Are small scale social programs in our education system as effective as they claim to be?

The good thing about having social-work duties as a college course is that they get you good grades and help elevate your total score (some of us don’t really study and cram enough to help scores by itself). The bad thing is, it doesn’t do nearly half as good as the itinerary suggests. I worked two years for the National Service Scheme (NSS) social programme, as a part of my college course. Actually, no, I did not really work for it as much as I worked from it to realize what a dismal and dead-ended course it can be. Sure, it helped my grades where engineering mechanics couldn’t, but that wasn’t really listed in the programme.

In the second year of my course, I had to travel to a village that’s near my college, and teach the kids science and a language which I myself didn’t know the alphabets of.

I had to teach them for roughly an hour, once every week. There were around 20 kids in one room, aged seven through fifteen, all expected to learn exactly the same thing. Most of them were really, really poor, hardly having a proper roof to live under and barely managing meals.
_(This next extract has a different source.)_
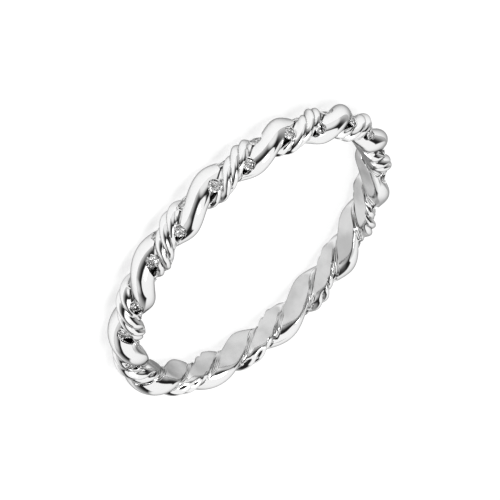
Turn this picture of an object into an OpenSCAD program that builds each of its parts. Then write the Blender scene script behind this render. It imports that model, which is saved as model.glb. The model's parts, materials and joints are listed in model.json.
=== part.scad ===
// Rope twist ring: a two-ply rope of metal bent into a finger ring, with small stones in the channels
// between its plies. The ring lies on its side, with the finger hole along Z.

/* [Ring] */
// Inner diameter, across the finger
finger_d = 17; // [14:0.5:21]
// Turns of the rope in the whole ring
rope_turns = 11; // [10:1:13]
// From the finger to the middle of the rope
inner_wall = 0.63; // [0.58:0.01:0.7]
// Angle of the smooth strand round the rope, where the ring starts
start_angle = 0; // [0:1:359]

/* [Smooth strand] */
// Diameter of the smooth strand
smooth_d = 1.47; // [1.36:0.01:1.6]
// From the middle of the rope to the middle of the smooth strand
smooth_out = 0.39; // [0.32:0.01:0.44]

/* [Strand bundle] */
// Slender strands in the bundle
slender_count = 3; // [2:1:3]
// Diameter of one slender strand
slender_d = 0.84; // [0.76:0.01:0.9]
// From the middle of the bundle to the middle of a slender strand
slender_out = 0.24; // [0.18:0.01:0.3]
// From the middle of the rope to the middle of the bundle
bundle_out = 0.39; // [0.34:0.01:0.42]

/* [Stones] */
// Diameter of a stone at its girdle
stone_d = 0.66; // [0.56:0.01:0.72]
// Diameter of the flat table on top
table_d = 0.38; // [0.3:0.01:0.44]
// Height of the crown, from girdle to table
crown_h = 0.1; // [0.07:0.01:0.12]
// Height of the girdle's upright edge
girdle_h = 0.02; // [0.01:0.01:0.03]
// Depth of the pointed pavilion under the girdle
pavilion_h = 0.27; // [0.22:0.01:0.3]
// How far the girdle lies below the shoulder of the smooth strand
stone_sink = 0.13; // [0.1:0.01:0.17]
// Angle round the rope between the two stones of a pass, one on each side of the ring
stone_spread = 87; // [80:1:94]
// How far round the rope the middle of the two is moved from the outermost line, in degrees
pair_shift = 14; // [8:1:18]

/* [Channels] */
// Clearance between a stone and the metal round it
seat_gap = 0.035; // [0.03:0.005:0.05]
// Half width of the shallow channel on the finger side
inner_channel_w = 0.2; // [0.15:0.01:0.3]
// How far the shallow channel lies behind the finger bore
inner_channel_dip = 0.07; // [0.04:0.01:0.12]
// How far the edge of the channel lies below the crests of the bundle
rail_dip = 0.05; // [0.02:0.01:0.1]

/* [Hidden] */

// Points along each slender strand's round, an even number so that crest and groove both get one
STRAND_POINTS = 6;
// Points along the smooth strand's round
SMOOTH_POINTS = 12;
// The bundle's strands are drawn as far round as this
BUNDLE_REACH = 70;
// Between two stones the channel starts to close this share of a step past the stone
SLOPE_START = 0.2;
// Sides of a stone
FACETS = 8;
BORE_FINENESS = 180;

smooth_r = smooth_d / 2;
stone_r = stone_d / 2;
bundle_r = slender_out + slender_d / 2;
finger_r = finger_d / 2;
rope_r = finger_r + inner_wall;

// The bundle's strands turn once more than the rope in each of its turns, by one point a step
turn_steps = STRAND_POINTS * slender_count;
ring_steps = turn_steps * rope_turns;
strand_step = 360 / turn_steps;
bundle_half = floor(BUNDLE_REACH / strand_step);

// The lay is the slope of the strands against the ring, where the stones sit
lay_r = smooth_r - stone_sink;
lay_angle = atan2(lay_r * rope_turns, rope_r);
outer_channel_w = (stone_r + seat_gap) / cos(lay_angle);
shoulder_y = smooth_height(outer_channel_w);
girdle_y = shoulder_y - stone_sink;
floor_y = girdle_y - girdle_h - pavilion_h - seat_gap;
inner_floor_y = inner_wall - inner_channel_dip;

// Degrees round the rope from the middle of a pass to the near and far ends of its two stones
mm_a_degree = PI / 180 * norm([rope_r, girdle_y * rope_turns]) / rope_turns;
near_end = stone_spread / 2 - stone_r / mm_a_degree;
far_end = stone_spread / 2 + stone_r / mm_a_degree;

// Height of the smooth strand's surface at a place x across the section
function smooth_height(x) = sqrt(pow(smooth_r, 2) - pow(x - smooth_out, 2));

// Radius of the bundle, an angle away from the crest of a slender strand
function strand_radius(away) = let (
        half = 180 / slender_count,
        off = abs(away - 2 * half * round(away / (2 * half))),
        deep = pow(slender_d / 2, 2) - pow(slender_out * sin(off), 2)
    ) slender_out * cos(off) + sqrt(deep);

function wrapped(angle) = angle - 360 * round(angle / 360);

// The bundle turns by one step at each step round the ring, and the smooth strand stays opposite it
function bundle_turn(i) = i * strand_step;
function section_turn(i) = bundle_turn(i) - 180;

// From 0, deep for the stones, to 1, shallow where the strands close up: between the two stones, and on
// the finger side. It stays deep for a step past each stone. side is 1 or -1 for the two channels
function shallowness(i, side) = let (
        from_middle = abs(wrapped(section_turn(i) + side * (90 + pair_shift))),
        between = (near_end - from_middle) / strand_step - SLOPE_START,
        beyond = (from_middle - far_end) / strand_step - 1
    ) min(1, max(0, between / (1 - SLOPE_START), beyond));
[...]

There was no point in calling out their names for marking attendance, because half of them wouldn’t be present at a time, what with having to work in the fields and in slightly more privileged people’s homes to earn a coin more. They were such little, unblemished kids, not really meant for the education lumped upon them. I got an A+ that semester.
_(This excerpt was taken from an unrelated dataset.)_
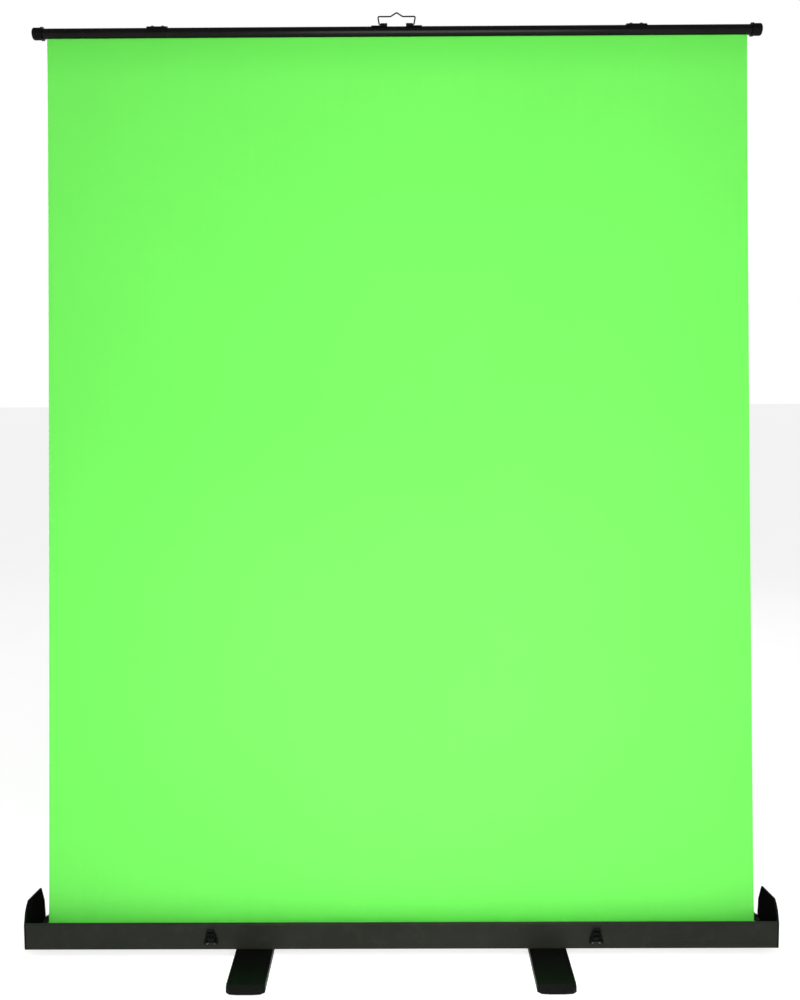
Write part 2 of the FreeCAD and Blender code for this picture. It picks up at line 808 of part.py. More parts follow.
def rollerBracket(side):
    name = "Left" if side < 0 else "Right"
    body = newBody("RollerBracket" + name)
    lift = bracketFace if side > 0 else -bracketFace - 2.5
    plate = [
        (-7.5, floorTop),
        (14, floorTop),
        (14, size["rollerZ"]),
        (-14, size["rollerZ"]),
        (-7.5, floorTop + 10),
    ]
    pad(body, addOutline(onPlane(body, "YZ", lift), plate), 2.5)
    pad(body, addCircle(onPlane(body, "YZ", lift), 14, (0, size["rollerZ"])), 2.5)
    soleLift = bracketFace if side > 0 else -bracketFace - bracketSole
    sole = rectangle((-7.5, floorTop), (14, floorTop + 2.5))
    pad(body, addOutline(onPlane(body, "YZ", soleLift), sole), bracketSole)
    pocket(body, addCircle(onPlane(body, "YZ"), size["pinRadius"], (0, size["rollerZ"])), 1600)
    place(body, 0, size["rollerY"])
    return body


def rollerPin(side, label, reach):
    pin = newBody(label.title().replace("_", ""))
    radius = size["pinRadius"]
    outer = bracketFace + 2.5
    turned(pin, [(reach, 0), (reach, radius), (outer, radius), (outer, 6), (outer + 2, 6), (outer + 2, 0)])
    place(pin, 0, size["rollerY"], size["rollerZ"], (0, 0, 1), 0 if side > 0 else 180)
    keep(pin, label)


def rollerSpring():
    spring = newBody("RollerSpring")
    profile = addCircle(onPlane(spring, "YZ", rollerHalf - 290), 8.5)
    addCircle(profile, 5)
    pad(spring, profile, 250)
    place(spring, 0, size["rollerY"], size["rollerZ"])
    keep(spring, "roller_spring")


def fabricPanel():
    sheetPiece = doc.addObject("Part::Box", "FabricPanel")
    bind(sheetPiece, "Length", size["fabricWidth"])
    bind(sheetPiece, "Width", size["fabricThick"])
    top = size["barHeight"] - size["barRadius"] + size["barSkin"]
    bind(sheetPiece, "Height", top - size["rollerZ"])
    place(sheetPiece, -size["fabricWidth"] / 2, size["fabricFront"], size["rollerZ"])
    keep(sheetPiece, "fabric_panel")


# Lid, drawn closed about its hinge axis and then turned open

lidHalf = insideLength / 2 - 2
lidOutline = [(3, 3.4), (-3.5, 40), (-22.5, 77), (-90.5, 87), (-98.9, 79), (-105.5, 70), (-110, 52)]


def onLid(feature, x=0, y=0, z=0, tip=0):
    """Puts a feature at a point of the closed lid, then turns it open about the hinge."""
    turn = math.radians(-size["lidOpen"].number)
    across = y * math.cos(turn) - z * math.sin(turn)
    up = y * math.sin(turn) + z * math.cos(turn)
    place(feature, x, size["hingeY"] + across, size["hingeZ"] + up, (1, 0, 0), -size["lidOpen"] + tip)


def lid():
    outline = doc.addObject("Sketcher::SketchObject", "LidOutline")
    addOutline(outline, lidOutline, closed=False)
    place(outline, 0, 0, 0)
    skin = doc.addObject("Part::Offset2D", "LidSkin")
    skin.Source = outline
    skin.Mode = "Skin"
    skin.Join = "Intersection"
    skin.Fill = True
    bind(skin, "Value", -size["lidSkin"])
    doc.recompute()
    wall = doc.addObject("Part::Extrusion", "LidWall")
    wall.Base = skin
    wall.DirMode = "Custom"
    wall.Dir = FreeCAD.Vector(0, 0, 1)
    bind(wall, "LengthFwd", lidHalf * 2)
    wall.Symmetric = True
    wall.Solid = True
    hook = newBody("LidHook")
    pad(hook, addCircle(onPlane(hook, "XY"), size["hookOuter"]), lidHalf * 2, middle=True)
    gap = [(0, 0), (-9.5, -3.1), (-9.5, -10), (9.5, -10), (9.5, -3.1)]
    pocket(hook, addOutline(onPlane(hook, "XY"), gap), lidHalf * 2 + 2)
    joined = doc.addObject("Part::Fuse", "LidJoined")
    joined.Base = wall
    joined.Tool = hook
    channel = doc.addObject("Part::Cylinder", "LidChannel")
    bind(channel, "Radius", size["hookInner"])
    bind(channel, "Height", lidHalf * 2 + 2)
    place(channel, 0, 0, -lidHalf - 1)
    shell = doc.addObject("Part::Cut", "LidShell")
    shell.Base = joined
    shell.Tool = channel
    # The outline's plane is turned so that its first axis is Y and its second is Z.
    upright = FreeCAD.Rotation(FreeCAD.Vector(1, 1, 1), 120)
    opened = FreeCAD.Rotation(FreeCAD.Vector(1, 0, 0), -size["lidOpen"].number)
    base = FreeCAD.Vector(0, size["hingeY"].number, size["hingeZ"].number)
    shell.Placement = FreeCAD.Placement(base, opened * upright)
    bind(shell, "Placement.Base.y", size["hingeY"])
    bind(shell, "Placement.Base.z", size["hingeZ"])
    keep(shell, "lid_shell")


# The lid's top wall rises from back to front; its slope tips the handle.
wallSlope = math.degrees(math.atan2(87 - 77, 90.5 - 22.5))
handleY = -62
handleZ = 77 + (22.5 + handleY) * (77 - 87) / (90.5 - 22.5) + 9
handleHalf = 58


def carryHandle():
    mounts = []
    for side in (-1, 1):
        mount = newBody("HandleMount" + ("Left" if side < 0 else "Right"))
        shape = [(-11, -8.9), (11, -8.9), (9, 3), (4, 6), (-4, 6), (-9, 3)]
        near = handleHalf + 5 if side > 0 else -handleHalf - 17
        pad(mount, addOutline(onPlane(mount, "YZ", near), shape), 12)
        bore = addCircle(onPlane(mount, "YZ"), size["pinRadius"] + size["runningFit"])
        pocket(mount, bore, 400)
        onLid(mount, 0, handleY, handleZ, -wallSlope)
        mounts.append(mount)
    group("handle_mounts", mounts)

    grip = 30
    handle = bentWire(
        "CarryHandle",
        [FreeCAD.Vector(x, y, 0) for x, y in
         [(-handleHalf - 14, 0), (-handleHalf, 0), (-handleHalf, grip), (handleHalf, grip),
          (handleHalf, 0), (handleHalf + 14, 0)]],
        size["pinRadius"].number,
        4.6,
    )
    sleeve = Part.makeCylinder(7, 80, FreeCAD.Vector(-40, grip, 0), FreeCAD.Vector(1, 0, 0))
    sleeve = sleeve.makeFillet(2, sleeve.Edges[0:1] + sleeve.Edges[2:3])
    handle.Shape = handle.Shape.fuse(sleeve)
    onLid(handle, 0, handleY, handleZ, -wallSlope)
    keep(handle, "carry_handle")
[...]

And the kids? Nobody really graded them, because they wouldn’t know if it was a happy or a sad score. We’d go to class, and they’d be happy to just see us, hovering and looming and jumping around, fascinated by how we look and dress, and probably overwhelmed with the question of what we really are doing there.

They don’t know what education would do for them, heck, they don’t even know what education is. They might learn a chapter out of sheer curiosity of what their ‘teachers’ might be planning next – if it is something more fun than a textbook session of boredom. But they are so very enthusiastic – lively and playful, innocent and spotless, but also inevitably scarred.

After the class was over, some of the kids would run up to us and ask us where we are from and be ever so very nice, not the least bit bothered about what we taught them five minutes, or if that’s even important. They know they are eventually going to end up working as a maid, or ploughing the fields, scraping vomit off the floor or just getting married off to bear even more maids, field-workers and janitors.

The education isn’t really doing them any good, maybe one of the entire class of fifty is really interested in mathematics, but he probably cannot get into a very good school because he can’t afford it, and that’s that – end of dreams. The social programme isn’t really helping them very much if you ask me.

Sure, there are big-brand social groups that actually teach and help kids become something outside of their world of servitude and living in the fields. But under the guise of ‘helping the poor rise to their dreams and endowing them with education’, all I see is a course curriculum improving grades of those that can already afford the education.